Bernie Madoff made 24 cents an hour in a federal prison

Bernie Madoff: How he pulled it off

By the time Ponzi schemer Bernie Madoff died of kidney failure, the man who bilked unsuspecting people out of billions of dollars had accumulated a nest egg of just $710 for almost 3,000 hours of work as a prison orderly.

Madoff had served 12 years of a 150-year sentence in a federal prison in North Carolina when he died in prison at 82 in April. 

Details of Madoff's life behind bars were first reported by The City, an online not-for-profit news organization that obtained his Federal Bureau of Prisons file. According to the outlet's review of the documents, Madoff left behind a modest stockpile that included eight AAA batteries, four religious paperbacks, a Casio calculator, four packages of popcorn, a packet of ramen soup and a box of gefilte fish.

The disgraced financier first labored in a part of the prison devoted to educational programs, but asked to be transferred to the chapel area, The City noted. 

Madoff's work as an orderly mostly drew favorable reviews, but at one point a supervisor described him as "not very dependable" and stating he needed "closer supervision than most."

His attorney last year disclosed Madoff to be terminally ill with kidney disease and requested early release on compassionate grounds for his client.
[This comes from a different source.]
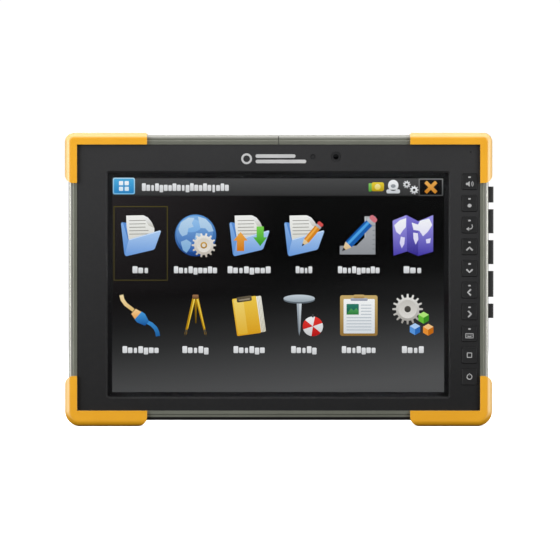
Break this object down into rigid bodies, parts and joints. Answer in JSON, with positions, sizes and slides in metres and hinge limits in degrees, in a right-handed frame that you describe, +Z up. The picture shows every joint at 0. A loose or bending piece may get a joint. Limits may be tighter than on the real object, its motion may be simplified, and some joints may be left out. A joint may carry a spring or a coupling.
{
  "type": "rugged tablet data collector",
  "caption": "Rugged tablet data collector with corner bumpers, a framed touch screen, side function keys, hinged port covers and a removable battery pack.",
  "frame": {"origin": "on the surface the tablet stands on, under the middle of its body, with the tablet upright on its lower bumpers", "axes": "+Z up along the screen's height, +X to the right as the screen is looked at, +Y from the screen towards the back; the screen faces -Y"},
  "size_m": [0.2792, 0.025, 0.191],
  "materials": {
    "bezel_plastic": "matte",
    "cover_glass": "clear",
    "display": "gloss",
    "rail_metal": "satin",
    "bumper_rubber": "matte",
    "key_rubber": "matte",
    "port_rubber": "matte",
    "cover_plastic": "textured",
    "panel_plastic": "matte",
    "battery_plastic": "matte",
    "steel": "satin",
    "black_steel": "satin",
    "brass": "satin",
    "contact_metal": "polished",
    "circuit_board": "satin",
    "copper": "satin",
    "magnesium": "matte",
    "seal_rubber": "matte",
    "antenna_ceramic": "matte",
    "lens_glass": "clear",
    "flash_plastic": "gloss",
    "module_plastic": "matte"
  },
  "bodies": {
    "housing": {"front_bezel": "bezel_plastic", "cover_glass": "cover_glass", "glass_seal": "seal_rubber", "display_panel": "display", "chassis": "magnesium", "back_cover": "cover_plastic", "cover_seal": "seal_rubber", "rail_top_left": "rail_metal", "rail_top_right": "rail_metal", "rail_left": "rail_metal", "rail_right": "rail_metal", "rail_bottom": "rail_metal", "bumper_top_left": "bumper_rubber", "bumper_top_right": "bumper_rubber", "bumper_bottom_left": "bumper_rubber", "bumper_bottom_right": "bumper_rubber", "bumper_screws": "black_steel", "cover_screws": "black_steel", "keypad_domes": "seal_rubber", "keypad_board": "circuit_board", "front_camera": "module_plastic", "light_sensor": "module_plastic", "microphone": "contact_metal", "port_panel": "panel_plastic", "port_hinge_pins": "steel", "io_board": "circuit_board", "main_board": "circuit_board", "heat_spreader": "copper", "storage_module": "circuit_board", "radio_module": "steel", "position_antenna": "antenna_ceramic", "rear_camera": "module_plastic", "rear_camera_window": "lens_glass", "flash_lens": "flash_plastic", "speakers": "module_plastic", "bracket_inserts": "brass", "dock_connector": "module_plastic", "dock_contacts": "contact_metal", "battery_connector": "module_plastic", "battery_bay": "panel_plastic", "port_sockets": "steel"},
    "key_01": {"key_01": "key_rubber"},
    "key_02": {"key_02": "key_rubber"},
    "key_03": {"key_03": "key_rubber"},
    "key_04": {"key_04": "key_rubber"},
    "key_05": {"key_05": "key_rubber"},
    "key_06": {"key_06": "key_rubber"},
    "key_07": {"key_07": "key_rubber"},
    "key_08": {"key_08": "key_rubber"},
    "key_09": {"key_09": "key_rubber"},
    "key_10": {"key_10": "key_rubber"},
    "audio_cover": {"audio_cover": "port_rubber"},
    "usb_upper_cover": {"usb_upper_cover": "port_rubber"},
    "usb_lower_cover": {"usb_lower_cover": "port_rubber"},
    "video_cover": {"video_cover": "port_rubber"},
    "power_cover": {"power_cover": "port_rubber"},
    "battery_pack": {"battery_pack": "battery_plastic"},
    "battery_screw_left": {"battery_screw_left": "steel"},
    "battery_screw_right": {"battery_screw_right": "steel"}
  },
  "joints": [
    {"name": "key_01_press", "type": "slide", "parent": "housing", "child": "key_01", "axis": [0, 1, 0], "range_m": [0, 0.0005], "stiffness_N_per_m": 1000, "springref_m": -0.0008},
    {"name": "key_02_press", "type": "slide", "parent": "housing", "child": "key_02", "axis": [0, 1, 0], "range_m": [0, 0.0005], "stiffness_N_per_m": 1000, "springref_m": -0.0008},
    {"name": "key_03_press", "type": "slide", "parent": "housing", "child": "key_03", "axis": [0, 1, 0], "range_m": [0, 0.0005], "stiffness_N_per_m": 1000, "springref_m": -0.0008},
    {"name": "key_04_press", "type": "slide", "parent": "housing", "child": "key_04", "axis": [0, 1, 0], "range_m": [0, 0.0005], "stiffness_N_per_m": 1000, "springref_m": -0.0008},
    {"name": "key_05_press", "type": "slide", "parent": "housing", "child": "key_05", "axis": [0, 1, 0], "range_m": [0, 0.0005], "stiffness_N_per_m": 1000, "springref_m": -0.0008},
    {"name": "key_06_press", "type": "slide", "parent": "housing", "child": "key_06", "axis": [0, 1, 0], "range_m": [0, 0.0005], "stiffness_N_per_m": 1000, "springref_m": -0.0008},
    {"name": "key_07_press", "type": "slide", "parent": "housing", "child": "key_07", "axis": [0, 1, 0], "range_m": [0, 0.0005], "stiffness_N_per_m": 1000, "springref_m": -0.0008},
    {"name": "key_08_press", "type": "slide", "parent": "housing", "child": "key_08", "axis": [0, 1, 0], "range_m": [0, 0.0005], "stiffness_N_per_m": 1000, "springref_m": -0.0008},
    {"name": "key_09_press", "type": "slide", "parent": "housing", "child": "key_09", "axis": [0, 1, 0], "range_m": [0, 0.0005], "stiffness_N_per_m": 1000, "springref_m": -0.0008},
    {"name": "key_10_press", "type": "slide", "parent": "housing", "child": "key_10", "axis": [0, 1, 0], "range_m": [0, 0.0005], "stiffness_N_per_m": 1000, "springref_m": -0.0008},
    {"name": "audio_cover_hinge", "type": "hinge", "parent": "housing", "child": "audio_cover", "pos_m": [0.1384, 0.0075, 0.1509], "axis": [0, 0, 1], "range_deg": [0, 110]},
    {"name": "usb_upper_cover_hinge", "type": "hinge", "parent": "housing", "child": "usb_upper_cover", "pos_m": [0.1384, 0.0075, 0.13345], "axis": [0, 0, 1], "range_deg": [0, 110]},
    {"name": "usb_lower_cover_hinge", "type": "hinge", "parent": "housing", "child": "usb_lower_cover", "pos_m": [0.1384, 0.0075, 0.1133], "axis": [0, 0, 1], "range_deg": [0, 110]},
    {"name": "video_cover_hinge", "type": "hinge", "parent": "housing", "child": "video_cover", "pos_m": [0.1384, 0.0075, 0.09255], "axis": [0, 0, 1], "range_deg": [0, 110]},
    {"name": "power_cover_hinge", "type": "hinge", "parent": "housing", "child": "power_cover", "pos_m": [0.1384, 0.0075, 0.075], "axis": [0, 0, 1], "range_deg": [0, 110]},
    {"name": "battery_slide", "type": "slide", "parent": "housing", "child": "battery_pack", "axis": [0, 1, 0], "range_m": [0, 0.024]},
    {"name": "battery_screw_left_turn", "type": "hinge", "parent": "battery_pack", "child": "battery_screw_left", "pos_m": [-0.0758, 0.0094, 0.053], "axis": [0, 1, 0], "continuous": true},
    {"name": "battery_screw_right_turn", "type": "hinge", "parent": "battery_pack", "child": "battery_screw_right", "pos_m": [0.0758, 0.0094, 0.053], "axis": [0, 1, 0], "continuous": true}
  ]
}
The request was denied. 

Ponzi schemer Bernie Madoff dies in prison at 82

For decades Madoff lived a life of luxury running Bernard L. Madoff Investment Security in New York, before being charged in 2008 with running a massive Ponzi scheme that involved using money from some investors to pay supposed profits to others. Madoff pleaded guilty the following year to 11 felonies. 

The Justice Department in December announced the Madoff Victim Fund had distributed $3.2 billion to nearly 37,000 people defrauded by Madoff. The tally represented more than 80% of his victims' losses. 

Madoff was born in 1938 in a lower-middle-class Jewish neighborhood in Queens, New York. In the financial world, the story of his spectacular rise to prominence — how he left for Wall Street with his brother Peter in 1960 with a few thousand dollars saved from working as a lifeguard and installing sprinklers — became legend.

Madoff helped launch the Nasdaq, the first electronic stock exchange, and advised the U.S. Securities and Exchange Commission on the system. But what the agency never found out was that behind the scenes, in a separate office kept under lock and key, Madoff was secretly spinning a web of phantom wealth by using cash from new investors to pay returns to old ones on a massive scale not seen since the days of Charles Ponzi.